- [TASK TO CARRY OUT] What is needed is an exact copy of the lines from the line containing "front_cover();" to the line containing "bpy.context.view_layer.update()", both lines included, and nothing else.

>>>>>

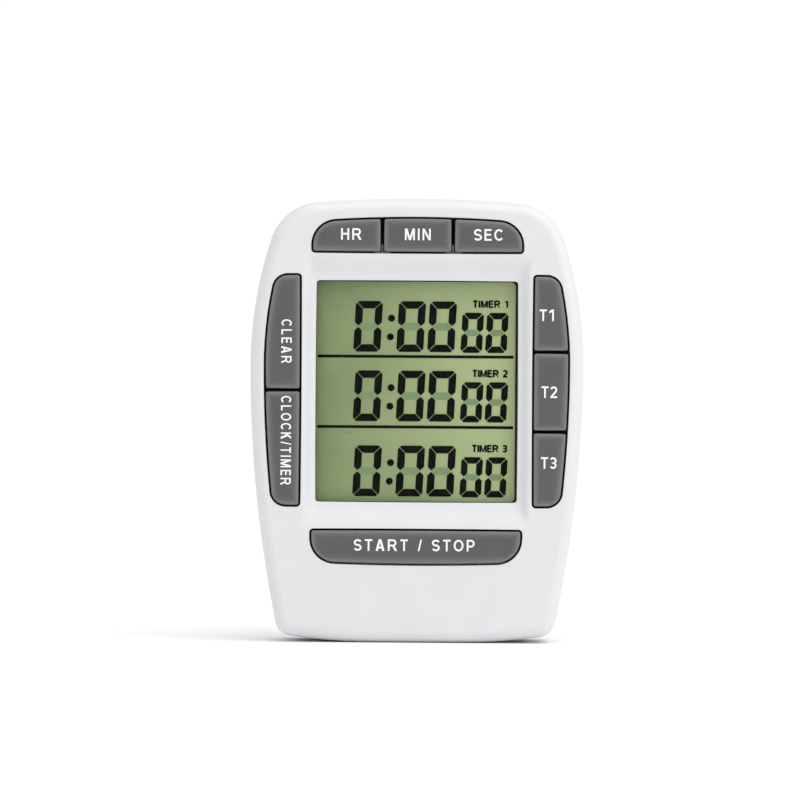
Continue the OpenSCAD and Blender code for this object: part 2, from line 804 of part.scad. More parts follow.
row_in = top_split_x + half_split;
module min_key() {
    color("dimgray") row_key(min_outline, ledge_end - row_in + split_gap, row_in - split_gap - ledge_end);
}

module sec_key() {
    color("dimgray") row_key(sec_outline, row_in + ledge_end, row_half_w - ledge_round_end);
}

module hr_key() {
    mirror([1, 0, 0]) sec_key();
}

module t1_key() {
    color("dimgray") side_key(t1_outline, right_split_high_z + ledge_end, side_high_z - ledge_round_end);
}

module t2_key() {
    color("dimgray") side_key(t2_outline, right_split_low_z + ledge_end, right_split_high_z - ledge_end);
}

module t3_key() {
    color("dimgray") side_key(t3_outline, side_low_z + ledge_round_end, right_split_low_z - ledge_end);
}

module clear_key() {
    color("dimgray") mirror([1, 0, 0])
        side_key(clear_outline, left_split_z + ledge_end, side_high_z - ledge_round_end);
}

module clock_timer_key() {
    color("dimgray") mirror([1, 0, 0])
        side_key(clock_outline, side_low_z + ledge_round_end, left_split_z - ledge_end);
}

module start_stop_key() {
    color("dimgray") {
        key_body(start_outline);
        ledge(ledge_round_end - row_half_w, row_half_w - ledge_round_end,
            start_low_z - ledge_w, start_high_z + ledge_w);
    }
}

module hr_plunger() { color("gray") plunger([-row_outer_x, row_mid_z]); }
module min_plunger() { color("gray") plunger([0, row_mid_z]); }
module sec_plunger() { color("gray") plunger([row_outer_x, row_mid_z]); }
module clear_plunger() { color("gray") plunger([-side_mid_x, clear_z]); }
module clock_timer_plunger() { color("gray") plunger([-side_mid_x, clock_z]); }
module t1_plunger() { color("gray") plunger([side_mid_x, t1_z]); }
module t2_plunger() { color("gray") plunger([side_mid_x, t2_z]); }
module t3_plunger() { color("gray") plunger([side_mid_x, t3_z]); }
module start_stop_plunger() { color("gray") both_sides() plunger([start_plunger_x, start_z]); }

front_cover();
rear_cover();
display_lens();
lcd_gasket();
lcd_front_polariser();
lcd_front_glass();
lcd_rear_glass();
lcd_reflector();
zebra_strips();
keypad_mat();
main_board();
chip_cover();
crystal_can();
chip_capacitors();
chip_resistors();
buzzer_plate();
buzzer_ceramic();
buzzer_lead_a();
buzzer_lead_b();
battery_cell();
battery_positive_contact();
battery_negative_spring();
battery_lead_red();
battery_lead_black();
board_screws();
case_screws();
magnets();
stand();
battery_door();
hr_key();
min_key();
sec_key();
clear_key();
clock_timer_key();
t1_key();
t2_key();
t3_key();
start_stop_key();
hr_plunger();
min_plunger();
sec_plunger();
clear_plunger();
clock_timer_plunger();
t1_plunger();
t2_plunger();
t3_plunger();
start_stop_plunger();
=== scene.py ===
"""Looks of a three-channel lab timer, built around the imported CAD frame.

Lengths in the tables and functions are millimetres in the CAD frame: X is width, -Y is the front,
+Z is up. link_mesh() turns them into Blender's metres.
"""
from math import atan2, cos, degrees, dist, pi, radians, sin, sqrt, tan

import bmesh
import bpy
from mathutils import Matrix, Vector
from mathutils.bvhtree import BVHTree


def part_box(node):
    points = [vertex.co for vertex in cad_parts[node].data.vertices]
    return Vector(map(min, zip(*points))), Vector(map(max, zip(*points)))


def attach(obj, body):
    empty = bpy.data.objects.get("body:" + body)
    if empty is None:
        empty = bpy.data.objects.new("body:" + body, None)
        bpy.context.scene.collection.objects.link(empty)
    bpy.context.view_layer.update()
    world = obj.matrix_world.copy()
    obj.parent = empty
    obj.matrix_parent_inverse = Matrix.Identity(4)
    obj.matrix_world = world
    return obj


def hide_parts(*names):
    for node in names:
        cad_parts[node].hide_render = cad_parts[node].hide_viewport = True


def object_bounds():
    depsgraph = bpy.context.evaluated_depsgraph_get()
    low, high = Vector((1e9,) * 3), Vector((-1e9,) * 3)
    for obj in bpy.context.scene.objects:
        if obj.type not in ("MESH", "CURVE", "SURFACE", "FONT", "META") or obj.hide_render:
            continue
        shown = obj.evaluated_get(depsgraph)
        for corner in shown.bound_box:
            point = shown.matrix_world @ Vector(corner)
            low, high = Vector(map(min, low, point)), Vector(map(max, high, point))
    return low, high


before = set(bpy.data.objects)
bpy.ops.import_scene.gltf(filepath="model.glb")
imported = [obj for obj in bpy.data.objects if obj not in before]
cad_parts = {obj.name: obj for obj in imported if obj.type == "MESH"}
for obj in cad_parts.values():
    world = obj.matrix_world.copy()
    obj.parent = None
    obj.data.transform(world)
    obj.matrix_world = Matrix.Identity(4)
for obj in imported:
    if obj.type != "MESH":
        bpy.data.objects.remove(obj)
cad_low, cad_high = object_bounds()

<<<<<

- [SOLUTION TO THIS PROBLEM]
front_cover();
rear_cover();
display_lens();
lcd_gasket();
lcd_front_polariser();
lcd_front_glass();
lcd_rear_glass();
lcd_reflector();
zebra_strips();
keypad_mat();
main_board();
chip_cover();
crystal_can();
chip_capacitors();
chip_resistors();
buzzer_plate();
buzzer_ceramic();
buzzer_lead_a();
buzzer_lead_b();
battery_cell();
battery_positive_contact();
battery_negative_spring();
battery_lead_red();
battery_lead_black();
board_screws();
case_screws();
magnets();
stand();
battery_door();
hr_key();
min_key();
sec_key();
clear_key();
clock_timer_key();
t1_key();
t2_key();
t3_key();
start_stop_key();
hr_plunger();
min_plunger();
sec_plunger();
clear_plunger();
clock_timer_plunger();
t1_plunger();
t2_plunger();
t3_plunger();
start_stop_plunger();
=== scene.py ===
"""Looks of a three-channel lab timer, built around the imported CAD frame.

Lengths in the tables and functions are millimetres in the CAD frame: X is width, -Y is the front,
+Z is up. link_mesh() turns them into Blender's metres.
"""
from math import atan2, cos, degrees, dist, pi, radians, sin, sqrt, tan

import bmesh
import bpy
from mathutils import Matrix, Vector
from mathutils.bvhtree import BVHTree


def part_box(node):
    points = [vertex.co for vertex in cad_parts[node].data.vertices]
    return Vector(map(min, zip(*points))), Vector(map(max, zip(*points)))


def attach(obj, body):
    empty = bpy.data.objects.get("body:" + body)
    if empty is None:
        empty = bpy.data.objects.new("body:" + body, None)
        bpy.context.scene.collection.objects.link(empty)
    bpy.context.view_layer.update()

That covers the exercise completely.